Perhaps I have just paraphrased the mission of the Surrealists? Shall we ask the Señor? Some would object if we consult with him. Wasn't he drummed out of the club in the late 30s for being too much of a keener, for being too fond of the spotlight, maybe even for an unhealthy willingness to be decipherable?

It was bright and early in the Freudian day then. And maybe the unconscious seemed like a delightful treasure trove. But it occurs to me that, by definition, the unconscious is an entity that we cannot reference. We cannot choose to speak from it or to it. And it certainly seems to me that, say, Mr.
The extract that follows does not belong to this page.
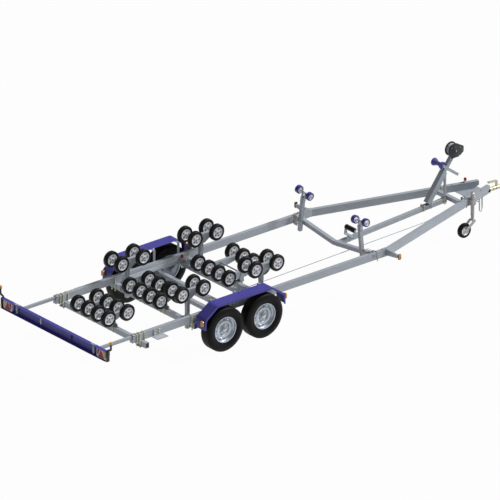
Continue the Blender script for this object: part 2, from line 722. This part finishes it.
def lens(corners, low, high):
    """Flat lens that faces rearwards, from corners in millimetres, between two depths."""
    return eased(prism(mm(*corners), -high, -low, "X"), 1.2 * MM, 1)


def tail_lamp(name, side):
    """White panel with a red triangle, a red window beside it and an amber one across from it."""
    panel = eased(prism(rounded(192 * MM, 134 * MM, 26 * MM), -LAMP_DEEP, 0.0, "X"), 1.5 * MM, 1)
    red, amber = [lens([(turn * side * a, b) for a, b in WINDOW], LAMP_DEEP - 2 * MM, LAMP_DEEP + 4 * MM)
                  for turn in (1, -1)]
    red = [lens(TRIANGLE, LAMP_DEEP - 1 * MM, LAMP_DEEP + 5 * MM), red]
    red += [block((-39.5, 7.5 * (k - 5.8), -45), (-37, 7.5 * (k - 5.2), -39), 0.5) for k in range(12)]
    for label, data, material, slot in (
            ("frame", panel, LAMP_WHITE, "lamp_red"), ("red", joined(red), LAMP_RED, "lamp_red"),
            ("amber", amber, LAMP_AMBER, "lamp_amber")):
        stands_for = ["tail_lamps"] if (name, label) == ("left", "frame") else []
        data = moved(data, BAR_WEB, side * LAMP_Y, BAR_Z)
        piece(f"tail_lamp_{name}_{label}", data, material, "light_bar", slot, *stands_for)


for bar_name, bar_side in SIDES:
    tail_lamp(bar_name, bar_side)

# ---- clamp strips beside the lamps, over the arms, and clips on the web

strip = [block((-22, -17, -66), (0, 17, 66)), block((-44, -46, 75), (-8, 50, 80))]
strip += [block((-26, -17, z - 5), (-20, 17, z + 5), 1) for z in range(-50, 51, 20)]
strip += [moved(bolt(17, 10), -26 * MM, y, 80 * MM) for y in (-30 * MM, 34 * MM)]
strips = both((BAR_WEB, RAIL_LINE, BAR_Z))
at_places("bar_clamp_strips", joined(strip), strips, GALVANISED, "light_bar", "galvanised_steel")
web_clip = joined([block((-9, -13, -44), (0, 13, 44)), block((-15, -9, -16), (-8, 9, 16))])
piece("bar_clip_light", moved(web_clip, BAR_WEB, 325 * MM, BAR_Z), LAMP_WHITE, "light_bar", "lamp_red")
piece("bar_clip_dark", moved(web_clip, BAR_WEB, -338 * MM, BAR_Z), BLACK, "light_bar", "black_plastic")

# ---- end caps and the bent stalks of the marker lamps

STALK_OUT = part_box("marker_stalks")[1].y - 26 * MM
STALK_X = BAR_HIGH.x - 14 * MM
STALK_LENS = mm((0, 0), (18, 0), (24, 10), (25, 30), (19, 38), (0, 40))


def bar_end(name, side):
    """End cap of the lighting bar, a bent stalk on it, and the amber lenses of both."""
    def across(start, stop):
        return sorted((side * (BAR_END + start * MM), side * (BAR_END + stop * MM)))

    top, low = BAR_HIGH.z, BAR_LOW.z
    (cap_in, cap_out), (foot_in, foot_out) = across(0, 34), across(-2, 38)
    line, tip = side * (BAR_END + 18 * MM), side * STALK_OUT
    bent = [(line, -30), (line, 4), (line + side * 8 * MM, 18), (tip - side * 12 * MM, 30), (tip, 46),
            (tip, 118)]
    cap = [slab((BAR_LOW.x + 8 * MM, cap_in, low - 3 * MM),
                (BAR_HIGH.x + 3 * MM, cap_out, top + 3 * MM), 4 * MM),
           slab((BAR_HIGH.x - 34 * MM, foot_in, top - 66 * MM),
                (BAR_HIGH.x + 4 * MM, foot_out, top - 10 * MM), 5 * MM),
           pipe([(STALK_X, y, top + z * MM) for y, z in bent], 15 * MM, 14),
           moved(disc(20, 12, 24), STALK_X, tip, top + 108 * MM)]
    piece(f"marker_stalk_{name}", joined(cap), BLACK, "light_bar", "black_plastic",
          *(["marker_stalks"] if name == "left" else []))
    side_lens = prism(rounded(26 * MM, 40 * MM, 8 * MM, centre=(side * (BAR_END + 17 * MM), low + 44 * MM)),
                      BAR_LOW.x, BAR_LOW.x + 16 * MM, "X")
    top_lens = moved(revolved(STALK_LENS, 24), STALK_X, tip, top + 118 * MM, turn=UPWARDS)
    lenses = joined([top_lens, eased(side_lens, 3 * MM)])
    piece(f"marker_lens_{name}", lenses, LAMP_AMBER, "light_bar", "lamp_amber")


for bar_name, bar_side in SIDES:
    bar_end(bar_name, bar_side)

# ==== side marker lamps

ARM = middle("side_arms")
ARM_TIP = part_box("side_arms")[1].y


def marker_lamp(width, height, depth):
    """Small lamp that faces +Y from its base at Y = 0: lens and base."""
    corner = 0.28 * min(width, height)
    face = eased(prism(rounded(width * 0.86, height * 0.88, corner * 0.85), 4 * MM, depth, "Y"), 3 * MM)
    ribs = [slab((width * share - 1.5 * MM, depth - 1 * MM, -height * 0.3),
                 (width * share + 1.5 * MM, depth + 1 * MM, height * 0.3), 0.6 * MM)
            for share in (-0.3, -0.15, 0.0, 0.15, 0.3)]
    base = eased(prism(rounded(width, height, corner), 0.0, 6 * MM, "Y"), 1 * MM)
    return joined([face] + ribs), base


arm_lens, arm_base = marker_lamp(50 * MM, 88 * MM, 20 * MM)
arm_lamps = [((ARM.x, side * (ARM_TIP + 0.2 * MM), ARM.z), (0, 0, 0 if side > 0 else pi)) for side in BOTH]
at_places("side_arm_lenses", arm_lens, arm_lamps, *AMBER, "side_lamps")
at_places("side_arm_lamp_bases", arm_base, arm_lamps, *BLACKED)
guard_lens, guard_base = marker_lamp(54 * MM, 92 * MM, 34 * MM)
guard_lamps = [((x, side * (GUARD_HIGH.y - 32 * MM), GUARD_LOW.z + 104 * MM), (0, 0, turn)) for side in BOTH
               for x, turn in ((GUARD_HIGH.x - 0.5 * MM, -pi / 2), (GUARD_LOW.x + 0.5 * MM, pi / 2))]
at_places("guard_lenses", guard_lens, guard_lamps, *AMBER)
at_places("guard_lamp_bases", guard_base, guard_lamps, *BLACKED)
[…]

Magritte reveals absolutely nothing about the unconscious when he paints a blue sky in the place of a human face. One can only accidentally give voice to the unconscious. Even once it's done, one feels helpless before it.

Dali's painting was inspired by a drawing made more than three hundred years earlier by St. John of the Cross. The monk had drawn it from a vision in a dream. It's just a change of angle. We are seeing from above. There is something compelling; we can't say why.

As the film opens, Donnie wakes. He has a problem with sleep-walking. He's waking up further and further from home. Here he is in the Hollywood hills, or maybe the Spanish hills, lying in the middle of the curving road, his bicycle beside him. His fate, which has already been fulfilled, is to die in bed. He lies undisturbed in the middle of the road.

I pedal forward into the dawn. The color shifts very subtly. Quickly, I pass beyond the vantage of the long canal and into the city, where buildings block my view of the sunrise. I don't see the colors anymore, except in reflection. It's refreshing to pedal in the cold air. My body knows which way to go.